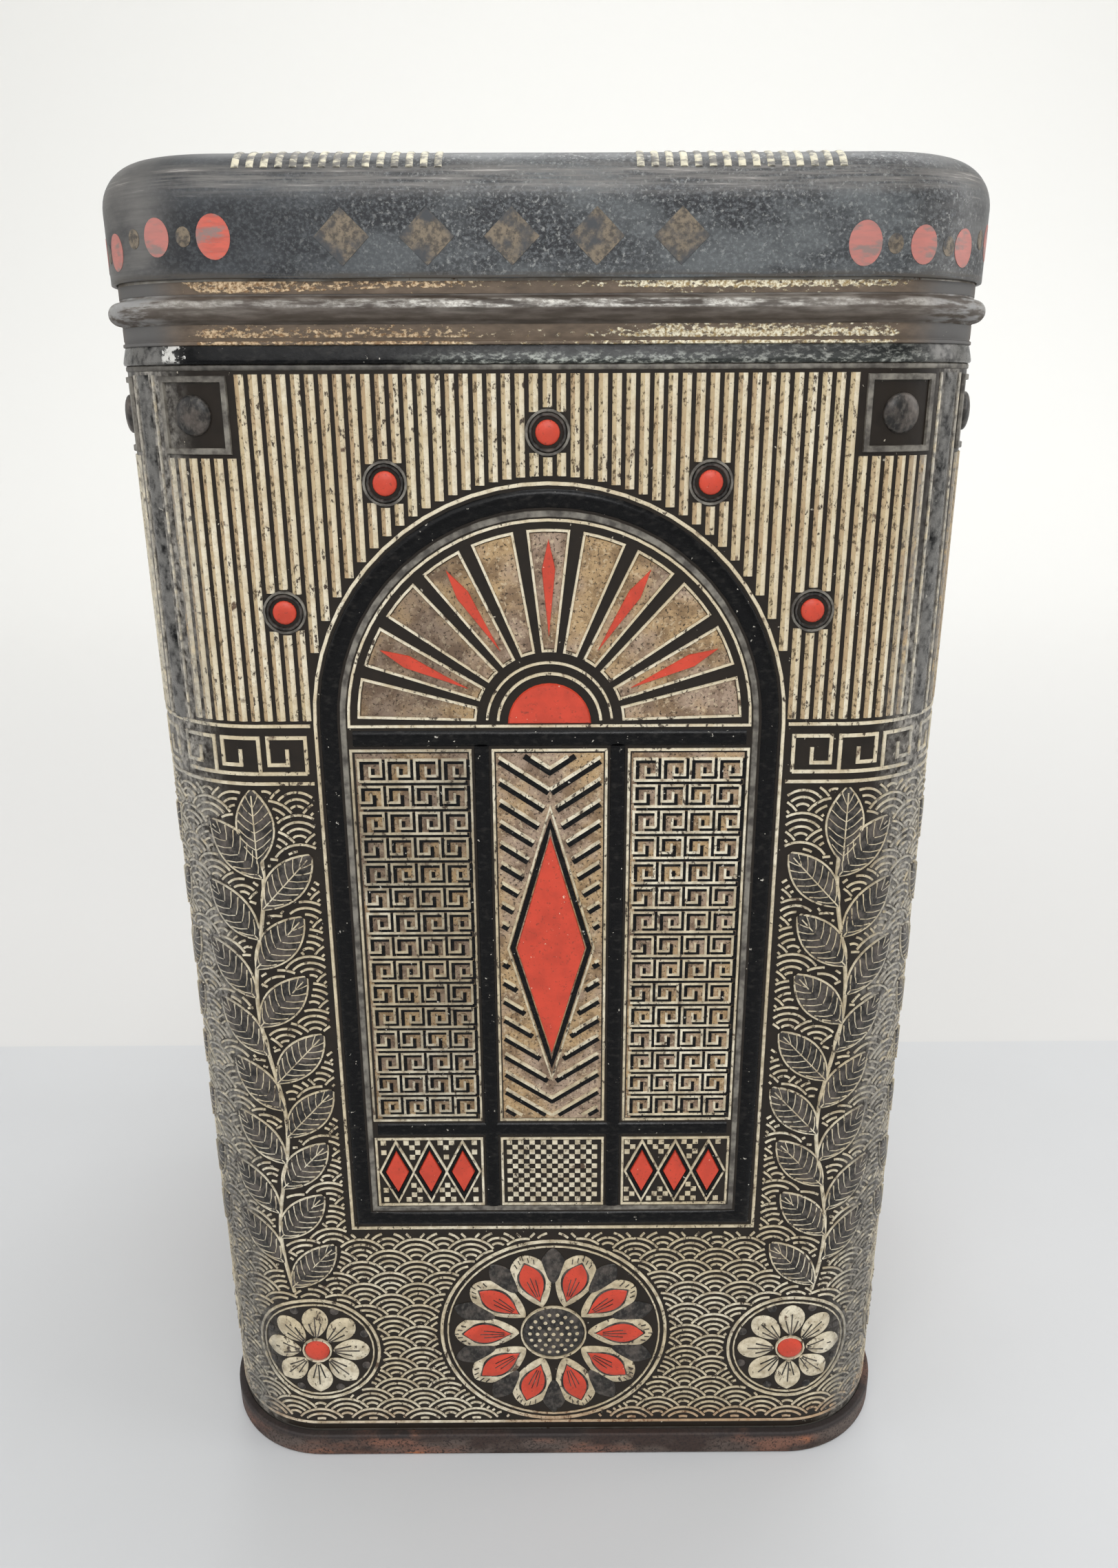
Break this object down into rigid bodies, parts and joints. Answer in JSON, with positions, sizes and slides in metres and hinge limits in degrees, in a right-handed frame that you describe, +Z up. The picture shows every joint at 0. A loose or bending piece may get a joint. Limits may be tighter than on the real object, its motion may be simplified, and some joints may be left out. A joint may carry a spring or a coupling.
{
  "type": "tea tin",
  "caption": "Square tinplate tea tin with rounded corners, a slip-on lid, a rolled bead under the lid and a folded bottom seam.",
  "frame": {"origin": "middle of the foot, on the surface that the tin stands on", "axes": "+Z up through the lid, -Y out of the front face, +X to the right seen from the front"},
  "size_m": [0.108, 0.108, 0.1864],
  "materials": {
    "printed_tinplate": "satin",
    "plain_tinplate": "satin",
    "lacquered_tinplate": "satin"
  },
  "bodies": {
    "tin": {"body_wall": "printed_tinplate", "bottom_plate": "plain_tinplate"},
    "lid": {"lid": "lacquered_tinplate"}
  },
  "joints": [
    {"name": "lid_lift", "type": "slide", "parent": "tin", "child": "lid", "axis": [0, 0, 1], "range_m": [0, 0.13]}
  ]
}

* * *

Copy out each line exactly as written.

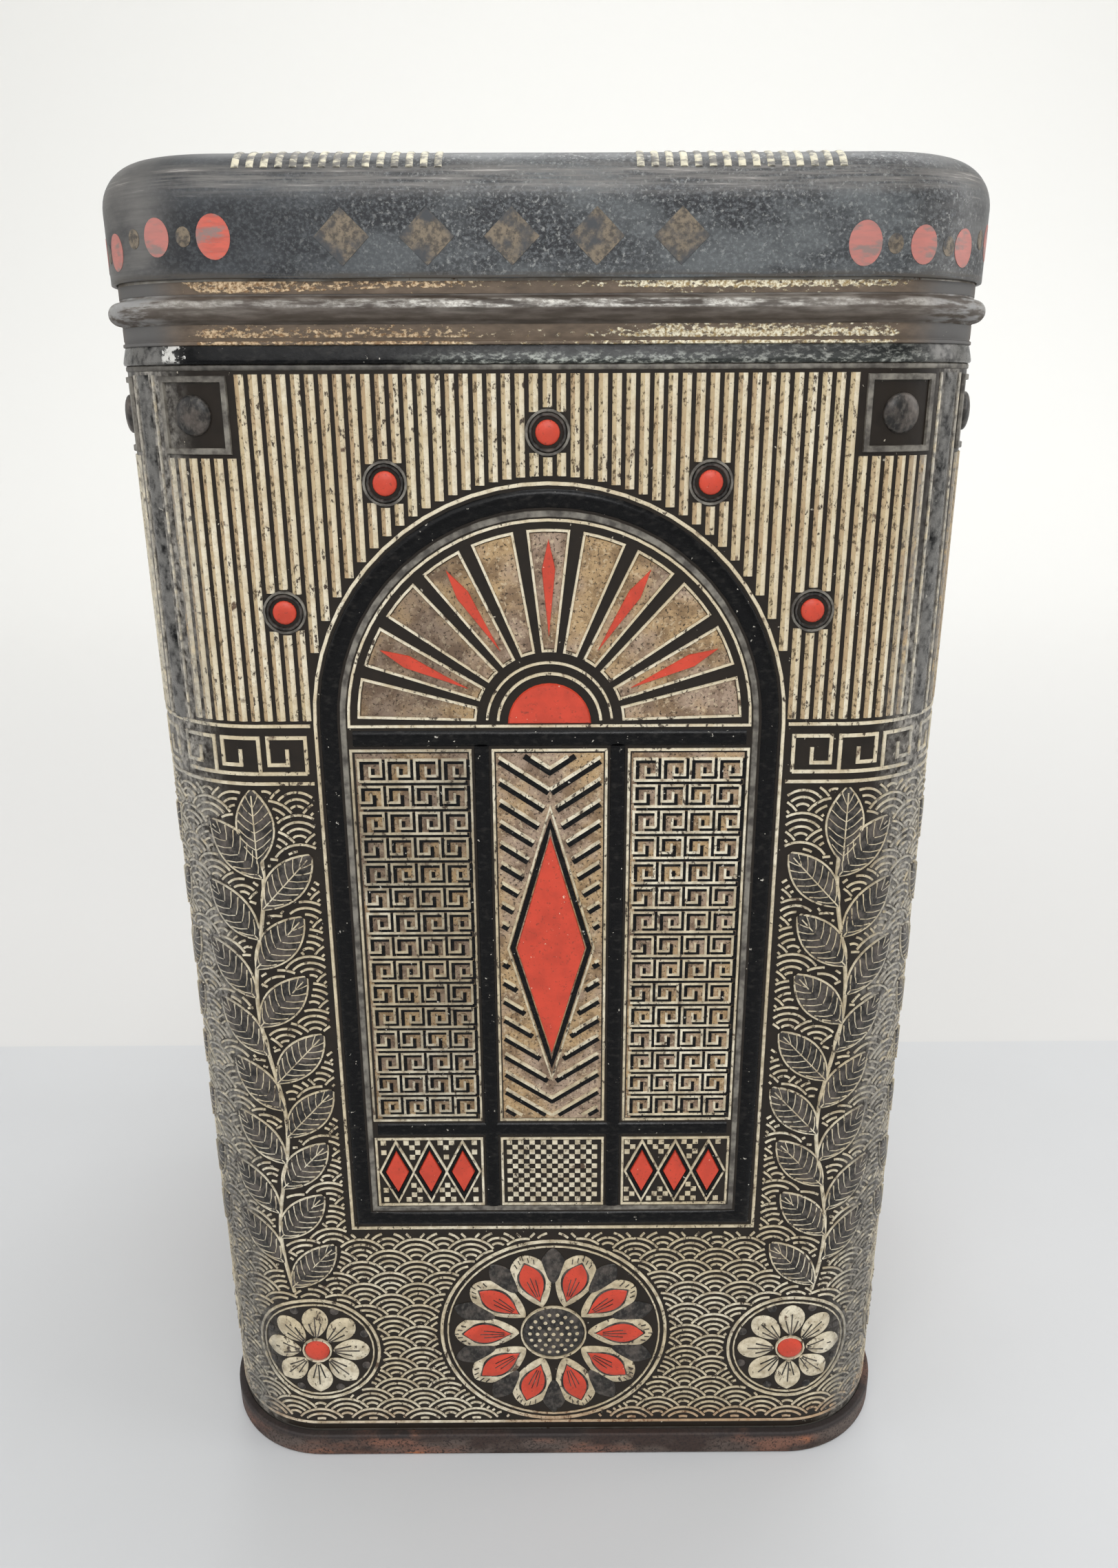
Break this object down into rigid bodies, parts and joints. Answer in JSON, with positions, sizes and slides in metres and hinge limits in degrees, in a right-handed frame that you describe, +Z up. The picture shows every joint at 0. A loose or bending piece may get a joint. Limits may be tighter than on the real object, its motion may be simplified, and some joints may be left out. A joint may carry a spring or a coupling.
{
  "type": "tea tin",
  "caption": "Square tinplate tea tin with rounded corners, a slip-on lid, a rolled bead under the lid and a folded bottom seam.",
  "frame": {"origin": "middle of the foot, on the surface that the tin stands on", "axes": "+Z up through the lid, -Y out of the front face, +X to the right seen from the front"},
  "size_m": [0.108, 0.108, 0.1864],
  "materials": {
    "printed_tinplate": "satin",
    "plain_tinplate": "satin",
    "lacquered_tinplate": "satin"
  },
  "bodies": {
    "tin": {"body_wall": "printed_tinplate", "bottom_plate": "plain_tinplate"},
    "lid": {"lid": "lacquered_tinplate"}
  },
  "joints": [
    {"name": "lid_lift", "type": "slide", "parent": "tin", "child": "lid", "axis": [0, 0, 1], "range_m": [0, 0.13]}
  ]
}